Para ficar mais fácil de entender: é o sujeito que perde as estribeiras no trânsito por alguma bobagem, como a vaga de estacionamento ocupada por outra pessoa; ou o vizinho que deixa uma mensagem agressiva ao casal que anda pelado dentro da própria casa, como um caso que aconteceu em 2018 no Reino Unido. Um presidente que xinga publicamente homossexuais, negros e indígenas. É o que muitos especialistas e a própria sociedade civil vêm chamando de “discurso de ódio”, “intolerância” ou pura e simplesmente, raiva.

O peso do sistema

“Vejo uma forte relação [deste cenário] com o modelo neoliberal radical, a valorização do capital e a troca do ser pelo ter”, opina a professora Osterne. “Está havendo uma inversão total de valores, o capitalismo está em sua versão mais cruel e selvagem, em que tudo é válido para preservar a economia e o mercado. O homem está totalmente subordinado a um sistema que ele mesmo criou.”

A docente não é a única a alertar para os riscos do sistema em que vivemos. Já existe atualmente uma onda de questionamentos ao capitalismo. Entre os críticos está o jornal britânico Financial Times, uma das publicações liberais mais conhecidas do mundo, que defende mudanças no modelo pois, segundo escreveram em um editorial, ele não mais atende aos anseios das pessoas. A combinação de acumulação de renda, desemprego e empobrecimento da população colocam em xeque o próprio sistema — e criam um ambiente de instabilidade social sem precedentes para um estopim de violência, conforme avaliou o pesquisador Turchin em seu modelo de 2010.

Ele mesmo é um crítico do modelo (para o professor da UFRGS, por exemplo, não existem bases para pensar em ciclos, especialmente de forma generalizada), mas defende que prestar atenção a esses fatores pode ser uma maneira eficaz de prevenir a violência.

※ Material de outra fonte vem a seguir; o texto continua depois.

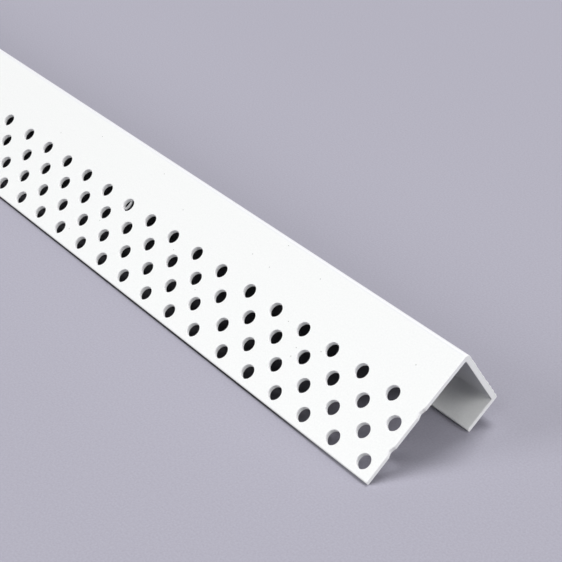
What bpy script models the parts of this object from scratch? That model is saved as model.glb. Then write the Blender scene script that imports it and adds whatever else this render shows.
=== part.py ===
"""Perforated plastic J bead for the edge of a plasterboard sheet, one extruded length.

The section is a J: a wide perforated flange, a web as deep as the board, and a short lip.
The web slants in a little under the flange, and the lip is parallel to the flange.
It lies as it comes to rest on a floor, leaning on the flange's free edge and the lip's free edge.
+X runs along the length towards the end that shows sawn-through holes, and +Z is up.
"""

import math

import bmesh
import bpy
from mathutils import Vector

# Lengths are in metres.
STOCK_LENGTH = 1.0
BOARD_THICKNESS = 0.0159
BOARD_CLEARANCE = 0.0003
FLANGE_WIDTH = 0.034
FLANGE_WALL = 0.0011
WEB_WALL = 0.0014
WEB_SLANT = math.radians(5.0)
LIP_WIDTH = 0.0098
LIP_WALL = 0.001

# Corner rounding of the extruded section.
HEEL_RADIUS = 0.0009
TOE_RADIUS = 0.0004
INNER_RADIUS = 0.00035
EDGE_RADIUS = 0.0003
ARC_STEPS = 3

# The flange is punched by a block of pins, one stroke after another.
HOLE_DIAMETER = 0.0036
HOLE_SIDES = 6
HOLE_ROWS = 4
ROW_SPACING = 0.005
HOLE_PITCH = 0.010
LAST_ROW_MARGIN = 0.0033
SAW_OFFSET = 0.0011
COLUMNS_IN_CUT_STROKE = 13
COLUMNS_IN_STROKE = 20
STROKE_SLIP = 0.00116
LEAST_SLIVER = 0.0003

PIN_OVERRUN = 0.001
WHITE_PVC = (0.90, 0.91, 0.90, 1.0)
PVC_ROUGHNESS = 0.42

CHANNEL_GAP = BOARD_THICKNESS + BOARD_CLEARANCE
DEPTH = FLANGE_WALL + CHANNEL_GAP + LIP_WALL
TOE_INSET = DEPTH * math.tan(WEB_SLANT)
LEAN = math.atan2(DEPTH - FLANGE_WALL, FLANGE_WIDTH - TOE_INSET - LIP_WIDTH)


def clear_scene():
    for obj in list(bpy.data.objects):
        bpy.data.objects.remove(obj, do_unlink=True)


def new_collection(name):
    collection = bpy.data.collections.new(name)
    bpy.context.scene.collection.children.link(collection)
    return collection


def white_pvc():
    material = bpy.data.materials.new("white_pvc")
    material.use_nodes = True
    shader = material.node_tree.nodes["Principled BSDF"]
    shader.inputs["Base Color"].default_value = WHITE_PVC
    shader.inputs["Roughness"].default_value = PVC_ROUGHNESS
    shader.inputs["Metallic"].default_value = 0.0
    material.diffuse_color = WHITE_PVC
    return material


def fillet(before, corner, after, radius):
    """Points of the arc that rounds one corner of the section, from its first leg to its second."""
    leg_in = (Vector(before) - Vector(corner)).normalized()
    leg_out = (Vector(after) - Vector(corner)).normalized()
    half_angle = 0.5 * leg_in.angle(leg_out)
    to_centre = (leg_in + leg_out).normalized() / math.sin(half_angle)
    first = leg_in / math.tan(half_angle) - to_centre
    last = leg_out / math.tan(half_angle) - to_centre
    centre = Vector(corner) + radius * to_centre
    return [centre + radius * first.slerp(last, step / ARC_STEPS) for step in range(ARC_STEPS + 1)]


def web_inner_face(z):
    """y of the web's inner face at a height on the level section."""
    return z * math.tan(WEB_SLANT) - WEB_WALL / math.cos(WEB_SLANT)


def section_outline():
    """The J seen from its near end with the flange level: y runs to the heel and z is up."""
    edge = min(EDGE_RADIUS, 0.4 * min(FLANGE_WALL, LIP_WALL))
    lip_top = LIP_WALL - DEPTH
    lip_edge = -TOE_INSET - LIP_WIDTH
    corners = [
        (0.0, 0.0, HEEL_RADIUS),
        (-FLANGE_WIDTH, 0.0, edge),
        (-FLANGE_WIDTH, -FLANGE_WALL, edge),
        (web_inner_face(-FLANGE_WALL), -FLANGE_WALL, INNER_RADIUS),
        (web_inner_face(lip_top), lip_top, INNER_RADIUS),
        (lip_edge, lip_top, edge),
        (lip_edge, -DEPTH, edge),
        (-TOE_INSET, -DEPTH, TOE_RADIUS),
    ]
    outline = []
    for index, (y, z, radius) in enumerate(corners):
        before = corners[index - 1][:2]
        after = corners[(index + 1) % len(corners)][:2]
        outline.extend(fillet(before, (y, z), after, radius))
    return outline


def leaned(y, z):
    """Where a point of the level section goes when the bead leans on its two free edges."""
    return (
        y * math.cos(LEAN) - z * math.sin(LEAN),
        y * math.sin(LEAN) + z * math.cos(LEAN),
    )


def resting_place(outline):
    """Shift that puts the leaned section's box on the floor, centred on Y."""
    points = [leaned(y, z) for y, z in outline]
    low_y = min(point[0] for point in points)
    high_y = max(point[0] for point in points)
    low_z = min(point[1] for point in points)
    return (0.0, -0.5 * (low_y + high_y), -low_z)


def extruded_bead(outline, parts):
    """The outline as a filled 2D curve, extruded to both sides and turned to run along X."""
    curve = bpy.data.curves.new("j_section", "CURVE")
    curve.dimensions = "2D"
    curve.fill_mode = "BOTH"
    curve.extrude = 0.5 * STOCK_LENGTH
    spline = curve.splines.new("POLY")
    spline.points.add(len(outline) - 1)
    for point, (y, z) in zip(spline.points, outline):
        point.co = (y, z, 0.0, 1.0)
    spline.use_cyclic_u = True
    drawn = bpy.data.objects.new("j_section", curve)
    drawn.rotation_euler = (0.5 * math.pi, 0.0, 0.5 * math.pi)
    parts.objects.link(drawn)
    bpy.context.view_layer.update()

    graph = bpy.context.evaluated_depsgraph_get()
    mesh = bpy.data.meshes.new_from_object(drawn.evaluated_get(graph))
    mesh.transform(drawn.matrix_world)
    bpy.data.objects.remove(drawn, do_unlink=True)
    work = bmesh.new()
    work.from_mesh(mesh)
    bmesh.ops.remove_doubles(work, verts=work.verts, dist=1e-6)
    bmesh.ops.recalc_face_normals(work, faces=work.faces)
    work.to_mesh(mesh)
    work.free()
    bead = bpy.data.objects.new("j_bead", mesh)
    parts.objects.link(bead)
    return bead


def column_positions():
    """Distance of each half-pitch column of holes from the near end, stroke by stroke."""
    columns = []
    place = -SAW_OFFSET
    left_in_stroke = COLUMNS_IN_CUT_STROKE
    while place < STOCK_LENGTH + HOLE_DIAMETER:
        columns.append(place)
        left_in_stroke -= 1
        place += 0.5 * HOLE_PITCH
        if left_in_stroke == 0:
            place += STROKE_SLIP
            left_in_stroke = COLUMNS_IN_STROKE
    return columns


def leaves_a_sliver(place):
    """Whether a hole's rim lies so close to a sawn end that hardly any plastic would be left or cut."""
    rims = (place - 0.5 * HOLE_DIAMETER, place + 0.5 * HOLE_DIAMETER)
    return any(abs(rim - end) < LEAST_SLIVER for rim in rims for end in (0.0, STOCK_LENGTH))


def hole_centres():
    """(x, y) of every hole on the level flange; neighbouring rows are staggered by half a pitch."""
    last_row = LAST_ROW_MARGIN - FLANGE_WIDTH
    rows = [last_row + (HOLE_ROWS - 1 - row) * ROW_SPACING for row in range(HOLE_ROWS)]
    centres = []
    for index, place in enumerate(column_positions()):
        if leaves_a_sliver(place) or place > STOCK_LENGTH + 0.5 * HOLE_DIAMETER:
            continue
        for row, y in enumerate(rows):
            if (index + row) % 2 == 0:
                centres.append((0.5 * STOCK_LENGTH - place, y))
    return centres


def punch_pins(cutters):
    """One pin through the flange for each hole, with as much area as the round hole has."""
    wedge = 2 * math.pi / HOLE_SIDES
    pin_radius = 0.5 * HOLE_DIAMETER * math.sqrt(wedge / math.sin(wedge))
    work = bmesh.new()
    for x, y in hole_centres():
        pin = bmesh.ops.create_cone(
            work,
            cap_ends=True,
            segments=HOLE_SIDES,
            radius1=pin_radius,
            radius2=pin_radius,
            depth=FLANGE_WALL + 2 * PIN_OVERRUN,
        )
        bmesh.ops.translate(work, verts=pin["verts"], vec=(x, y, -0.5 * FLANGE_WALL))
    mesh = bpy.data.meshes.new("punch_pins")
    work.to_mesh(mesh)
    work.free()
    pins = bpy.data.objects.new("punch_pins", mesh)
    pins.hide_render = True
    pins.display_type = "WIRE"
    cutters.objects.link(pins)
    return pins


def punch(bead, pins):
    cut = bead.modifiers.new("perforations", "BOOLEAN")
    cut.operation = "DIFFERENCE"
    cut.solver = "EXACT"
    cut.object = pins


def main():
    clear_scene()
    parts = new_collection("drywall_j_bead")
    cutters = new_collection("cutters")
    outline = section_outline()
    bead = extruded_bead(outline, parts)
    bead.data.materials.append(white_pvc())
    pins = punch_pins(cutters)
    punch(bead, pins)
    for obj in (bead, pins):
        obj.rotation_euler.x = LEAN
        obj.location = resting_place(outline)


main()
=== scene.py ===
import math

import bmesh
import bpy
from mathutils import Matrix, Vector, geometry, noise


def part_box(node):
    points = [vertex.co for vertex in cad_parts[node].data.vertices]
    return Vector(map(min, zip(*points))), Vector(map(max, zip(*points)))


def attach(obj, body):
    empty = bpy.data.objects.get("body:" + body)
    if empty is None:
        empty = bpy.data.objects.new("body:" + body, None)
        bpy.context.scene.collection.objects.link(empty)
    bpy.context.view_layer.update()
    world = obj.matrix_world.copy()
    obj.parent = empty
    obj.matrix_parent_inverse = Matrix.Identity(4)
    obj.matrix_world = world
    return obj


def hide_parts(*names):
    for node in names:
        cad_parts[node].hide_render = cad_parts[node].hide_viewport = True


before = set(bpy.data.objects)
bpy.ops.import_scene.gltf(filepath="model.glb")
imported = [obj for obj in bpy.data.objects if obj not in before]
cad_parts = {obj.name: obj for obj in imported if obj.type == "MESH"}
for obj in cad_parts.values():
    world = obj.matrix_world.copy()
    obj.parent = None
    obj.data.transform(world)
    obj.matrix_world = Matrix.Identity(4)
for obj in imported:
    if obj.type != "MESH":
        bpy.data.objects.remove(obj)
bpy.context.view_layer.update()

beadLow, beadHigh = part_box("j_bead")
print("frame loaded:", ", ".join(sorted(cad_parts)))


# The bead, in metres, drawn with its flange level: x along it, y towards the nose, z up.
jBead = {
    "boardGap": 0.0162,
    "flangeWidth": 0.034,
    "flangeWall": 0.0011,
    "webWall": 0.0014,
    "webSlant": 5.0,  # degrees from square, in under the flange
    "lipWidth": 0.0098,
    "lipWall": 0.001,
    "noseRadius": 0.0009,
    "toeRadius": 0.0004,
    "innerRadius": 0.00035,
    "edgeRadius": 0.0003,
    "arcSteps": 6,
    "stationPitch": 0.020,
    "endZone": 0.0006,  # a finer mesh runs this far in from each saw cut
    "finePitch": 0.0004,
    "sharpFrom": 35.0,  # degrees between two faces
    "chamfer": 0.00004,
    "edgeWander": 0.00006,  # how far the sawn edges stray from straight
    "wanderScale": 900.0,
    "sawBow": 0.00012,  # how far in the flange's cut runs at its middle
    "burr": 0.00024,  # what the saw pushed out over the web's outer edge
    "burrScale": 1100.0,
}

# The punch tool: staggered rows, one stroke after another, each a little out of step.
punching = {
    "diameter": 0.0036,
    "rows": 4,
    "rowSpacing": 0.005,
    "pitch": 0.010,
    "lastRowMargin": 0.0033,
    "sawOffset": 0.0011,
    "columnsInCutStroke": 13,
    "columnsInStroke": 20,
    "strokeSlip": 0.00116,
    "leastSliver": 0.0003,
    "rollOver": 0.00006,  # the rim that the punch draws down as it enters
    "rollSteps": 3,
    "draft": 0.00005,  # how much narrower the hole is below
    "breakOut": 0.00003,
    "rimPoints": 24,
    "notchPoints": 16,
    "notchShare": 0.74,  # how much of a sawn hole's depth the saw leaves open
    "notchDrag": 0.45,  # how far that leans towards the free edge
}

tiny = 1e-6  # points closer than this are one
length = beadHigh.x - beadLow.x
half = 0.5 * length
slant = math.radians(jBead["webSlant"])
depth = jBead["flangeWall"] + jBead["boardGap"] + jBead["lipWall"]
toeInset = depth * math.tan(slant)
lean = math.atan2(depth - jBead["flangeWall"], jBead["flangeWidth"] - toeInset - jBead["lipWidth"])


def rounded(before, corner, after, radius):
    # the arc that rounds one corner of the section
    legIn = (Vector(before) - Vector(corner)).normalized()
    legOut = (Vector(after) - Vector(corner)).normalized()
    halfAngle = 0.5 * legIn.angle(legOut)
    toCentre = (legIn + legOut).normalized() / math.sin(halfAngle)
    first = legIn / math.tan(halfAngle) - toCentre
    last = legOut / math.tan(halfAngle) - toCentre
    centre = Vector(corner) + radius * toCentre
    steps = jBead["arcSteps"]
    return [centre + radius * first.slerp(last, step / steps) for step in range(steps + 1)]


def webInside(z):
    # how far across the web's inner face lies at a height
    return z * math.tan(slant) - jBead["webWall"] / math.cos(slant)


def sectionArcs():
    # nose, free edge above and below, inside the nose, inside the toe, lip edge inside and outside, toe
    flange = jBead["flangeWidth"]
    under = -jBead["flangeWall"]
    lipEdge = -toeInset - jBead["lipWidth"]
    lipTop = jBead["lipWall"] - depth
    corners = [
        ((0.0, 0.0), jBead["noseRadius"]),
        ((-flange, 0.0), jBead["edgeRadius"]),
        ((-flange, under), jBead["edgeRadius"]),
        ((webInside(under), under), jBead["innerRadius"]),
        ((webInside(lipTop), lipTop), jBead["innerRadius"]),
        ((lipEdge, lipTop), jBead["edgeRadius"]),
        ((lipEdge, -depth), jBead["edgeRadius"]),
        ((-toeInset, -depth), jBead["toeRadius"]),
    ]
    arcs = []
    for index, (corner, radius) in enumerate(corners):
        before = corners[index - 1][0]
        after = corners[(index + 1) % len(corners)][0]
        arcs.append(rounded(before, corner, after, radius))
    return arcs


def between(start, end):
    # evenly spaced points on a straight stretch, without its two ends
    count = max(1, math.ceil((end - start).length / jBead["finePitch"]))
    return [start.lerp(end, step / count) for step in range(1, count)]


def at(x, point):
    return Vector((x, point[0], point[1]))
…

“Se queremos uma ferramenta confiável de previsão de quando o próximo surto de violência vai ocorrer, o que não queremos é simplesmente contar quantos anos passaram desde o último”, escreveu na análise recente. “Em vez disso, precisamos quantificar as pressões estruturais da instabilidade. […] Ao fornecer um entendimento das causas estruturais profundas de instabilidade sociopolítica e colapsos da sociedade, a SDT também nos dá ferramentas para adotar reformas e intervenções políticas que podem reverter esses fatores que levam à instabilidade.”

Como quebrar o ciclo

Os especialistas brasileiros apontam para a necessidade de políticas públicas que melhorem as condições de desigualdade social, escolaridade e cultura — seja ela o fim de uma cultura de aceitação do emprego da força, seja literalmente o incentivo às manifestações artísticas. A prevenção da violência, entretanto, não se dá com a aplicação de mais violência. “Até agora, a solução encontrada, do encarceramento, não tem dado resultado, nossas prisões hoje parecem escolas da violência”, diz o professor Santos.

Fora da esfera pública, a família tem um papel importante neste sentido. “Se a criança presencia atos de violência entre pais, amigos, às vezes até no ambiente institucional com professores autoritários que estimulam a cultura da violência, esse comportamento se reproduz na vida adulta”, diz Santos.

Não faltam estudos que apontam essa conclusão. Um trabalho feito no Canadá, por exemplo, revisou mais de 20 anos de pesquisas sobre o assunto e identificou que crianças de 3 anos que recebem palmadas mais de duas vezes por mês apresentam um alto grau de agressividade quando chegam aos 5 anos de idade.

A boa notícia para quem teme o futuro (provavelmente violento) que nos aguarda é: mudar o comportamento individual também pode ter efeitos positivos na prevenção da violência. O fator empatia, explica o sociólogo Marcelo Batista Nery, pesquisador do Núcleo de Estudos da Violência da Universidade de São Paulo (USP), é fundamental para evitar comportamentos violentos, por gerar confiança entre as pessoas e maior preocupação com resolver problemas alheios.

O maior defensor dessa teoria é o canadense Steven Pinker, professor de psicologia na Universidade Harvard, autor de Os Anjos Bons da Nossa Natureza, um tratado de mais de mil páginas que mostra que a violência no mundo todo diminuiu nos últimos anos. Embora criticado por diversos especialistas por sua visão extremamente otimista sobre o futuro, Pinker demonstra, com estatística e pesquisas sociológicas, que a benevolência tem, sim, uma influência considerável na evolução da sociedade.

E, ao que parece, estamos cada vez mais longe de comprovar isso na prática. “Uma categoria que está muito esquecida na sociedade brasileira não é só a paz entre as nações, mas entre as pessoas”, diz o professor da UFRGS. Pois é, a sabedoria popular está certa: precisamos, sim, de “mais amor, por favor”.